# Dataset entries
□ □ □ □ □ □ □

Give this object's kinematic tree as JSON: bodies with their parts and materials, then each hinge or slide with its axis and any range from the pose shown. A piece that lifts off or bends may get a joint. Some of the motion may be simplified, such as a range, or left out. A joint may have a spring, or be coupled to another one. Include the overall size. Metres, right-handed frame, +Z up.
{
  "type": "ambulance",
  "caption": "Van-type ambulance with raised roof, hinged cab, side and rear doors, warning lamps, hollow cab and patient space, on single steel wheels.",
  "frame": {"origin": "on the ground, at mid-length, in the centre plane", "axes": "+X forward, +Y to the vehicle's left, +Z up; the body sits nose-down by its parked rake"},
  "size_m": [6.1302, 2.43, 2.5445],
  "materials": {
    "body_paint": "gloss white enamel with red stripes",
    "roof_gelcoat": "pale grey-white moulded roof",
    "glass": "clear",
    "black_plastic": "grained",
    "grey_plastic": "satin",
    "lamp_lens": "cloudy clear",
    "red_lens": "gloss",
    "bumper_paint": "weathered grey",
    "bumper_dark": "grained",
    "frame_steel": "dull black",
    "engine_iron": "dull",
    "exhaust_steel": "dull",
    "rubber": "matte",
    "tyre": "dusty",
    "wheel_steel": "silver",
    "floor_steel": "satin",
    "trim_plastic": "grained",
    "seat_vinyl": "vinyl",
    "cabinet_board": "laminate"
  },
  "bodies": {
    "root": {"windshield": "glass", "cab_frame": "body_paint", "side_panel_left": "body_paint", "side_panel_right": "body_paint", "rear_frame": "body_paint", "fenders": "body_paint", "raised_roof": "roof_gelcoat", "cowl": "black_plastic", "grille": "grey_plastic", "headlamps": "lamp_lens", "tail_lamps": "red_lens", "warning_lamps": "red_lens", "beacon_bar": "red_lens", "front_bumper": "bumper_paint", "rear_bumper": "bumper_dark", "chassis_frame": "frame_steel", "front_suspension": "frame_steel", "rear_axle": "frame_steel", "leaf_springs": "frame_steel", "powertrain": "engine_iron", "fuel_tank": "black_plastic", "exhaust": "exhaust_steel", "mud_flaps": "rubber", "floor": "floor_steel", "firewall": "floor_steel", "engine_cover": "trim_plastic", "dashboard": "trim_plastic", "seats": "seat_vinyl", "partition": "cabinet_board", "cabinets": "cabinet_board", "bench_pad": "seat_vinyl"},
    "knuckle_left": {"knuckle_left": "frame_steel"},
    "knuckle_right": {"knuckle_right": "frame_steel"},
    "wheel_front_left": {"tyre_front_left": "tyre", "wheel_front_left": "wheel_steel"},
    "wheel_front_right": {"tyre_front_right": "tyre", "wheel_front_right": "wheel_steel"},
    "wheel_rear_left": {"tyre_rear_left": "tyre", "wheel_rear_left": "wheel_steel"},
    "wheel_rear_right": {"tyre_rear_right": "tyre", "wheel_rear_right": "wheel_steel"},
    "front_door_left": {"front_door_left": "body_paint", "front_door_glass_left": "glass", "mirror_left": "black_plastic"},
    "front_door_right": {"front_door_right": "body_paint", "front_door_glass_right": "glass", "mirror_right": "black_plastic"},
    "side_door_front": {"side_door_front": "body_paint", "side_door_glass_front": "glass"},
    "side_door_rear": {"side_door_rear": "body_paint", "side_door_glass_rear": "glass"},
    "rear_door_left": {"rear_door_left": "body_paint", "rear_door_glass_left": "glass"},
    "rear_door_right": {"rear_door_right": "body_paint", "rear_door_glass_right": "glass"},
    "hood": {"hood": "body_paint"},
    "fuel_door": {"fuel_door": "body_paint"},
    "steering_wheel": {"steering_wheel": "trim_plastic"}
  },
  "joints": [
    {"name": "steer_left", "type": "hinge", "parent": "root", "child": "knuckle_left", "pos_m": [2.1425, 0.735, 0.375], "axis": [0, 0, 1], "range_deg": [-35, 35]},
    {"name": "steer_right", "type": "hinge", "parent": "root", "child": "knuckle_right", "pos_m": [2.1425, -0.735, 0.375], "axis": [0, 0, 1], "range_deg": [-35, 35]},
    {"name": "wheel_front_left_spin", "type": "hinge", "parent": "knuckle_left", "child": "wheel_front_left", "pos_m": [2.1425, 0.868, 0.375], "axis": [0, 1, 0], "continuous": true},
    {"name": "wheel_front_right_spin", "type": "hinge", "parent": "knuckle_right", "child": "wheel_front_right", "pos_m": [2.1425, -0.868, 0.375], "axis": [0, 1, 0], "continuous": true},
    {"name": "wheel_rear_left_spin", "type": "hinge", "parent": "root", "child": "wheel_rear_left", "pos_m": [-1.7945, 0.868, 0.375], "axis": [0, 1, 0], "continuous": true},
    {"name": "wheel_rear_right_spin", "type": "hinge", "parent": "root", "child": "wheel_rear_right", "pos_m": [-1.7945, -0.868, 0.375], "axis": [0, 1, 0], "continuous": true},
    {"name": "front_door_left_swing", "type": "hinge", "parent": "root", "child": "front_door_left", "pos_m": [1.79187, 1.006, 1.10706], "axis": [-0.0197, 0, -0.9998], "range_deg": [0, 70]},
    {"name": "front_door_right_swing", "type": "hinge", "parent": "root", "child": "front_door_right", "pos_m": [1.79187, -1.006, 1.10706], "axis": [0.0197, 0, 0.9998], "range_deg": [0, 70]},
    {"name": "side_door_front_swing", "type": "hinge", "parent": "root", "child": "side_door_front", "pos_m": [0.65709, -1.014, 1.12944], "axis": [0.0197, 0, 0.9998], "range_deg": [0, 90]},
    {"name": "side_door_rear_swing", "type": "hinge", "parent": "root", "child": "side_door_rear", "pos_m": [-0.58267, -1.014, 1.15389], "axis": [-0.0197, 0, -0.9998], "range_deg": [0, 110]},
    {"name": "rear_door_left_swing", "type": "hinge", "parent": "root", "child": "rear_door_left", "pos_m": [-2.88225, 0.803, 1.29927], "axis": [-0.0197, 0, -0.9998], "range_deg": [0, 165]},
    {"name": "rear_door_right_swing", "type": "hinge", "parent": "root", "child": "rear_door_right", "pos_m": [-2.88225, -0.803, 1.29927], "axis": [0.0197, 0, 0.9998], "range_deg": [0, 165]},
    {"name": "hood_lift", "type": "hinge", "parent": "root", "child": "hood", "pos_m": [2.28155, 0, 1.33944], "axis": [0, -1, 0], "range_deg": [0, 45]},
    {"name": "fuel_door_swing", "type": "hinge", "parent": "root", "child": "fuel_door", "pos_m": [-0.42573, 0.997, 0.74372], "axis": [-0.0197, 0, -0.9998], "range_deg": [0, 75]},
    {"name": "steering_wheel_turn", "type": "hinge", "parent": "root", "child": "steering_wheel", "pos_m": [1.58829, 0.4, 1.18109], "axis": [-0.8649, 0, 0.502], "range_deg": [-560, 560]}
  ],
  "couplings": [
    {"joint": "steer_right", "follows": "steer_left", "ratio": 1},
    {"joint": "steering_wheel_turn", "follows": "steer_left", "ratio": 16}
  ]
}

□ □ □ □ □ □ □

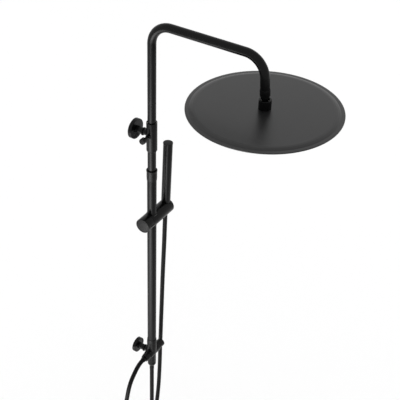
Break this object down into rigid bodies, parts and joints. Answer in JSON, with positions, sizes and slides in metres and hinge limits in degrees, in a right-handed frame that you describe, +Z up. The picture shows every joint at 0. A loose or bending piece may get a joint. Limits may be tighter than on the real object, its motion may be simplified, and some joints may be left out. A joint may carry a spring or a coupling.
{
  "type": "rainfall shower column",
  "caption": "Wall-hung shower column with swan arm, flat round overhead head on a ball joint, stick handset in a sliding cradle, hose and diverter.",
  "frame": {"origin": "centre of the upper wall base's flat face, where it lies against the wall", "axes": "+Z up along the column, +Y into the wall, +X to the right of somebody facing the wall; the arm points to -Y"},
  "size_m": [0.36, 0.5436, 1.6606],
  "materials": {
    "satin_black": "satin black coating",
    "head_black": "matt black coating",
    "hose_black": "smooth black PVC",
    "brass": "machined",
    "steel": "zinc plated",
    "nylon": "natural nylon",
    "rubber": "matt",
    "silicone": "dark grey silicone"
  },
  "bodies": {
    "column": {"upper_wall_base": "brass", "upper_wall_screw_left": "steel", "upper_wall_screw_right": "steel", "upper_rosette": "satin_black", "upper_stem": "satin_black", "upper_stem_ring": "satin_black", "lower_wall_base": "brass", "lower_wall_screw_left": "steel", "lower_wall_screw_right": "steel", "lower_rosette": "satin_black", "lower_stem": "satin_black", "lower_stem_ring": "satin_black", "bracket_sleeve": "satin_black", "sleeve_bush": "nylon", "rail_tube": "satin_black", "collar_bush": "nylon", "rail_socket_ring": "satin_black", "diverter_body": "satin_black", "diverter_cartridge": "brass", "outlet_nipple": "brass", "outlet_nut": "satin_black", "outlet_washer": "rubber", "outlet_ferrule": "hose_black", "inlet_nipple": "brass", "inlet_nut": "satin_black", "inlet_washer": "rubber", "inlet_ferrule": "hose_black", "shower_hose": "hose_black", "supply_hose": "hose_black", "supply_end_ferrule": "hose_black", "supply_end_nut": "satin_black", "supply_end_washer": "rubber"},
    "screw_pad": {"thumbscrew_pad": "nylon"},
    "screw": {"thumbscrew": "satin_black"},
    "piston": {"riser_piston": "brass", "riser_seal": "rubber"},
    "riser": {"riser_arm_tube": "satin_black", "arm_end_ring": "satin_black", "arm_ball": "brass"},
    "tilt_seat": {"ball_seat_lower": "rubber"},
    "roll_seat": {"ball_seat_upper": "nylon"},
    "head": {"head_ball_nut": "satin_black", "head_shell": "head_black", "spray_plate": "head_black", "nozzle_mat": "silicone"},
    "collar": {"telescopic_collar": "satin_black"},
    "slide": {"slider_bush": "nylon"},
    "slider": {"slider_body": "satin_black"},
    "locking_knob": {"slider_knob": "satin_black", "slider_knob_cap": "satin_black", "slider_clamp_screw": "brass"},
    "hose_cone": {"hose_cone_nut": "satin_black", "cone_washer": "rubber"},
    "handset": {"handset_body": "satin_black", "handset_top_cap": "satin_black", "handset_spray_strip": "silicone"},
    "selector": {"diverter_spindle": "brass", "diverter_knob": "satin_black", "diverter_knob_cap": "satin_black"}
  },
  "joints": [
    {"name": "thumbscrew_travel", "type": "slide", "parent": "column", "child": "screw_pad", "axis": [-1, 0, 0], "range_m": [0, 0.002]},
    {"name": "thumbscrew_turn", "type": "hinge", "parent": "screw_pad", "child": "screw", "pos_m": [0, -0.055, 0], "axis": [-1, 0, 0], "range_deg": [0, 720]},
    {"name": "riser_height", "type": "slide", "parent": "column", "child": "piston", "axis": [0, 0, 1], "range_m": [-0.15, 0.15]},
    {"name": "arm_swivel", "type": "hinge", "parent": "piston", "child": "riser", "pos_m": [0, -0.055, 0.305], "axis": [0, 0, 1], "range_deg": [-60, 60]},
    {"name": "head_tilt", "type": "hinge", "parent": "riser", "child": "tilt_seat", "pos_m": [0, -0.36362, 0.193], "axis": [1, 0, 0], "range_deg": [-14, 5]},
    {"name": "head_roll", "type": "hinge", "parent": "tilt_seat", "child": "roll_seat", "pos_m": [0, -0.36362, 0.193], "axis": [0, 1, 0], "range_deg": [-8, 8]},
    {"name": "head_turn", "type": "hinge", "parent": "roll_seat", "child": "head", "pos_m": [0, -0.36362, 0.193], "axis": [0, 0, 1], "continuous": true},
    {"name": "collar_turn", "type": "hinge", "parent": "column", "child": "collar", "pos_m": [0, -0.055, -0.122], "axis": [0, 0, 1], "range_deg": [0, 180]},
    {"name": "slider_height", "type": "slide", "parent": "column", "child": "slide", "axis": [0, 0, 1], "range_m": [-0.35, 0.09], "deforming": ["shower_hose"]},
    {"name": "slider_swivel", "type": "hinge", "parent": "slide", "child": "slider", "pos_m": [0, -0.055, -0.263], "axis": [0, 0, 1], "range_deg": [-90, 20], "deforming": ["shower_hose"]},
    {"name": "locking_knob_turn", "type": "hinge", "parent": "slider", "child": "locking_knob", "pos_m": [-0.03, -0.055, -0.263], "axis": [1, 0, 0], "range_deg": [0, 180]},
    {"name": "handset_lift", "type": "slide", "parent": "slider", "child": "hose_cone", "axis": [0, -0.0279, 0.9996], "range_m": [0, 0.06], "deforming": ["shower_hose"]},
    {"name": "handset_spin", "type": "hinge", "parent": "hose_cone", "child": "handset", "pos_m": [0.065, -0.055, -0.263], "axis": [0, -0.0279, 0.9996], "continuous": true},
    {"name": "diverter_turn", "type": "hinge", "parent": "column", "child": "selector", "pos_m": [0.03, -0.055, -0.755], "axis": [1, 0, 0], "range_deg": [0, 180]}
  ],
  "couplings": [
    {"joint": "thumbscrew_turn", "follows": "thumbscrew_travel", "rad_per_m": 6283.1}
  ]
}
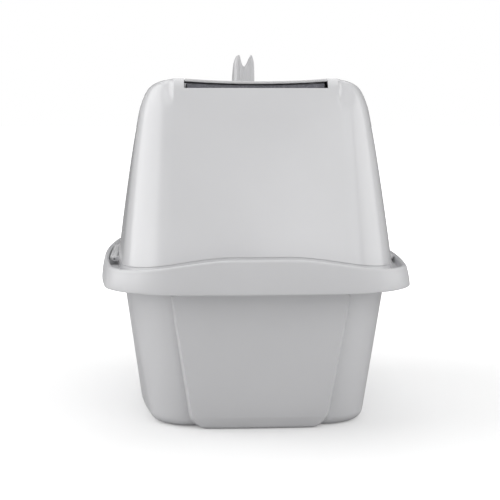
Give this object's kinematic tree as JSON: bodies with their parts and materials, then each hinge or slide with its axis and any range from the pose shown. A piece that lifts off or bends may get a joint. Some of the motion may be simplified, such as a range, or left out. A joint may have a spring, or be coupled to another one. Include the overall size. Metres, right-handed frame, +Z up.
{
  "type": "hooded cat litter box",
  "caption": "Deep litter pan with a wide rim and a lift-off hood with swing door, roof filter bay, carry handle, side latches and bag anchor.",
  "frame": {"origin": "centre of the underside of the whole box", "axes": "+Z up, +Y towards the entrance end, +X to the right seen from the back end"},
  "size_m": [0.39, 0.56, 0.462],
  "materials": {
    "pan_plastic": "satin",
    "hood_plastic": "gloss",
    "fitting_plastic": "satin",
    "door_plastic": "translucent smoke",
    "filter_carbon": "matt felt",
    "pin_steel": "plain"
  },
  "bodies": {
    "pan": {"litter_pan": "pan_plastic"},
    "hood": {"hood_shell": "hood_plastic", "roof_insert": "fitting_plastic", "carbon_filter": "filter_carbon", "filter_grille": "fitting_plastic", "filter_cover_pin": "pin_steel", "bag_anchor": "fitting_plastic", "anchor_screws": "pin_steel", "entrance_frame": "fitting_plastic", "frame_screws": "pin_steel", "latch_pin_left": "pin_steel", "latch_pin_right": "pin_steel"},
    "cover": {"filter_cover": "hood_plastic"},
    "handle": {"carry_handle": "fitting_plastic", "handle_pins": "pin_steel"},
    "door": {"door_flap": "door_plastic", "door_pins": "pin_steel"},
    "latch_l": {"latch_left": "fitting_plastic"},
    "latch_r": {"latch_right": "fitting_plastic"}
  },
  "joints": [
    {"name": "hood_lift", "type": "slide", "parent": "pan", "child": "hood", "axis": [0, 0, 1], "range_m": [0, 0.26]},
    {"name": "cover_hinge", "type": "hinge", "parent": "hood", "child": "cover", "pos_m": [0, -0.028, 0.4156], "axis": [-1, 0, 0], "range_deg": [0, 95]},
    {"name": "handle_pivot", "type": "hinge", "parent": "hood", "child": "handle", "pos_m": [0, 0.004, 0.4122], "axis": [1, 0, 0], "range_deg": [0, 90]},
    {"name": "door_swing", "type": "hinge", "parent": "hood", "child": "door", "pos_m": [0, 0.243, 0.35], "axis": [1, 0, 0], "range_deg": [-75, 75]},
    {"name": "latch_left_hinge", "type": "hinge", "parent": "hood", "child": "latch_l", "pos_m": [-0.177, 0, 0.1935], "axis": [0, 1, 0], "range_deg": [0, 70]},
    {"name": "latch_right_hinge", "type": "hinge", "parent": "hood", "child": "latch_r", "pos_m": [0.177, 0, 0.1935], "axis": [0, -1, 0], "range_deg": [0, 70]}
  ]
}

□ □ □ □ □ □ □

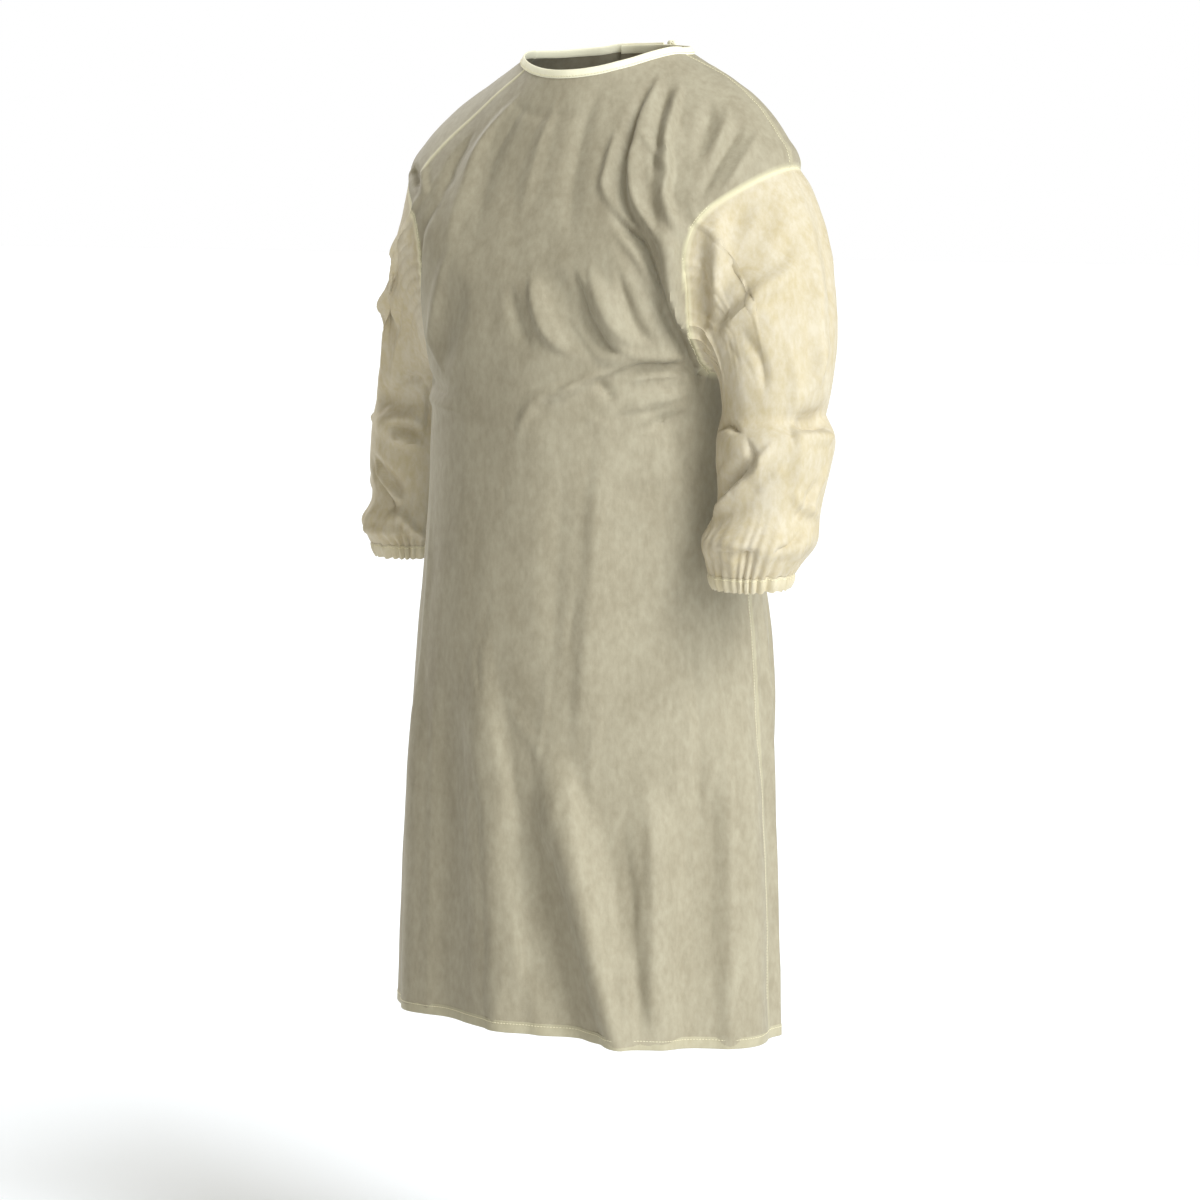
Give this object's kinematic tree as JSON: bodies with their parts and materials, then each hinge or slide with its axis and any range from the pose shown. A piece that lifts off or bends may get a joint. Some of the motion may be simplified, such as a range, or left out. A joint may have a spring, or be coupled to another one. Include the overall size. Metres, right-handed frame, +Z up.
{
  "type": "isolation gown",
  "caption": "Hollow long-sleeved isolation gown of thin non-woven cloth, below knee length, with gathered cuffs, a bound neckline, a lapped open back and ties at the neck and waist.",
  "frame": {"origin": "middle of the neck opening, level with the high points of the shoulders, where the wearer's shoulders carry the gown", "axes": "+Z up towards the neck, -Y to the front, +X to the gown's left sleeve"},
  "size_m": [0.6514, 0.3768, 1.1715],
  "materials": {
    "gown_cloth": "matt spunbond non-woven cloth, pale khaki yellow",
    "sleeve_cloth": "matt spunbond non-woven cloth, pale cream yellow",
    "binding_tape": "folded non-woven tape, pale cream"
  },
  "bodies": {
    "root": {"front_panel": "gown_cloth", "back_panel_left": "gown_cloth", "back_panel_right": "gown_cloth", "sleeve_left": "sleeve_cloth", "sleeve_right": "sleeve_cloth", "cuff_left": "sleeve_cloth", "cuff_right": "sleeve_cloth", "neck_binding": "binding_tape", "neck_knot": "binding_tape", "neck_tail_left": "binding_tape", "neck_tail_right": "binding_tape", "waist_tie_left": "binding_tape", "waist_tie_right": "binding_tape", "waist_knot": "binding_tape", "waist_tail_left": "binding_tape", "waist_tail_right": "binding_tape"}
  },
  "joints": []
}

□ □ □ □ □ □ □

# YOUR OBJECTIVE
Wherever "down" shows up in a line, copy that line.

# SOLVED PROBLEM
  "frame": {"origin": "on the ground, at mid-length, in the centre plane", "axes": "+X forward, +Y to the vehicle's left, +Z up; the body sits nose-down by its parked rake"},
Break this object down into rigid bodies, parts and joints. Answer in JSON, with positions, sizes and slides in metres and hinge limits in degrees, in a right-handed frame that you describe, +Z up. The picture shows every joint at 0. A loose or bending piece may get a joint. Limits may be tighter than on the real object, its motion may be simplified, and some joints may be left out. A joint may carry a spring or a coupling.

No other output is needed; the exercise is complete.